Als Finnland dieses Ansinnen
ablehnte, überfiel die Sowjetunion das Land
ohne Kriegserklärung am 30.11.1939. Aus Furcht vor einem bevorstehenden Kriegsausbruch war bereits im Oktober 1939 ein Teil der Bevölkerung aus den östlichen Gebieten evakuiert worden. Als es zunächst ruhig blieb, kehrten viele Menschen zurück und wurden von dem sowjetischen Angriff völlig überrascht. Nur wenige Tage nach ihrer Ankunft mussten sie erneut fliehen.
Der Vertrag von Moskau vom 12.3.1940 beendete den Winterkrieg.
Finnland wurde
nicht besetzt, musste aber etwa
sieben Prozent seines
Territoriums an die
Sowjetunion abtreten. Dazu gehörten
Grenz- und Mittel-Karelien, die
karelische Landenge sowie
Petsamo, Salla und
Kuusamo im Norden.
Etwa 420.000 Menschen (fast zwölf Prozent der finnischen Bevölkerung) verließen während und nach dem Krieg die umkämpften Gebiete. 407.000 von ihnen waren Karelier. Ein Einquartierungsplan regelte ihre provisorische Unterkunft und ein Schnell-Besiedlungsgesetz die Landzuteilung.

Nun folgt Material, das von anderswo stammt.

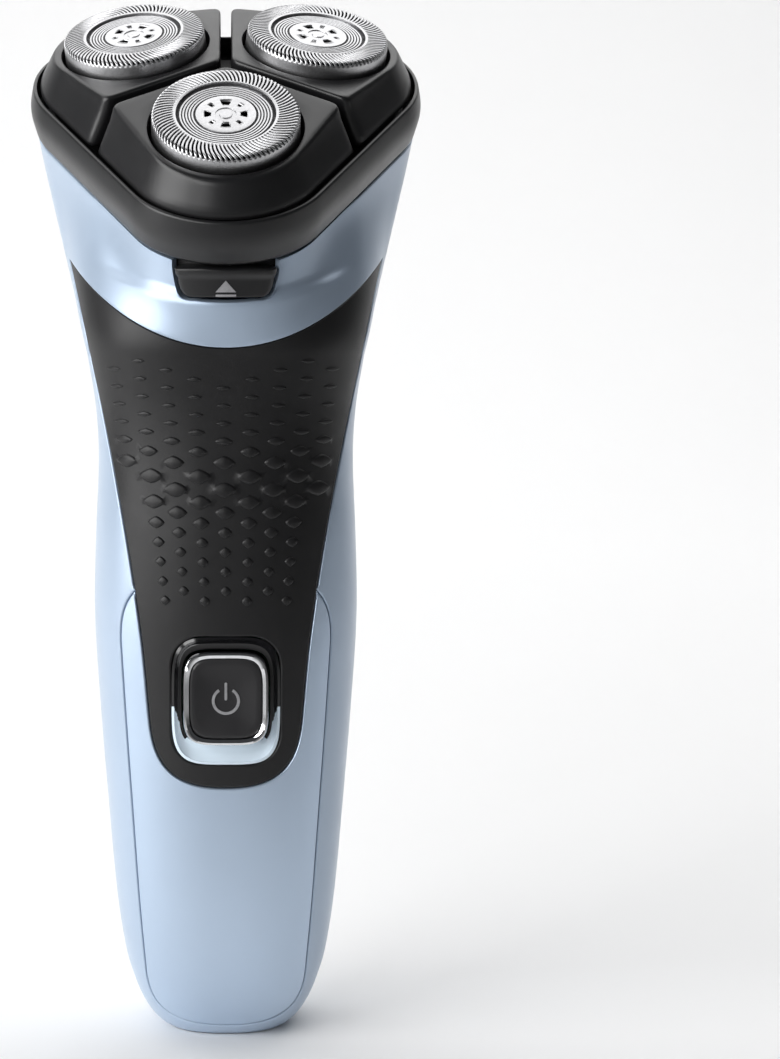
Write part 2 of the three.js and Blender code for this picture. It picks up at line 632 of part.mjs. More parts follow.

Fortsetzungskrieg und Abermalige Umsiedlung
Ab Juni 1941 befand sich Finnland wieder im Krieg mit der Sowjetunion. Es gelang in den folgenden Monaten, die verlorenen Gebiete zurückzuerobern. Etwa 70 Prozent der Evakuierten kehrten zurück. Im
Sommer 1944 mussten sie erneut fliehen, als ein
Großangriff der
Roten Armee die finnischen Streitkräfte bis an die Grenzen von
1940 zurückdrängte.
Mit dem Waffenstillstandsabkommen vom 19.9.1944 verlor Finnland dieselben Gebiete wie bereits im Winterkrieg.
Das brachte auch wirtschaftliche Einbußen, denn Karelien hatte seit 1917 eine rasche Industrialisierung erlebt. Bedeutend war seine Holz- und Papierindustrie.
Vorrangigste Aufgabe war nun die Versorgung und Integration der Umsiedler. Wie schon 1940 war man bemüht, die Umsiedler gemeindeweise in zusammenhängenden Gebieten anzusiedeln. Vorübergehend waren die Evakuierten vor allem auf den Höfen der Einheimischen, zuweilen auch in öffentlichen Einrichtungen untergebracht. Das Prinzip der allgemeinen Entschädigungspolitik basierte auf einer höheren Steuerlast der Finnen. Mit diesem „Solidaritätsbeitrag“ konnten die Umsiedler auf der Grundlage eines Bodenbeschaffungsgesetzes von 1945 Land erwerben. Bis 1952 war die Ansiedlung abgeschlossen.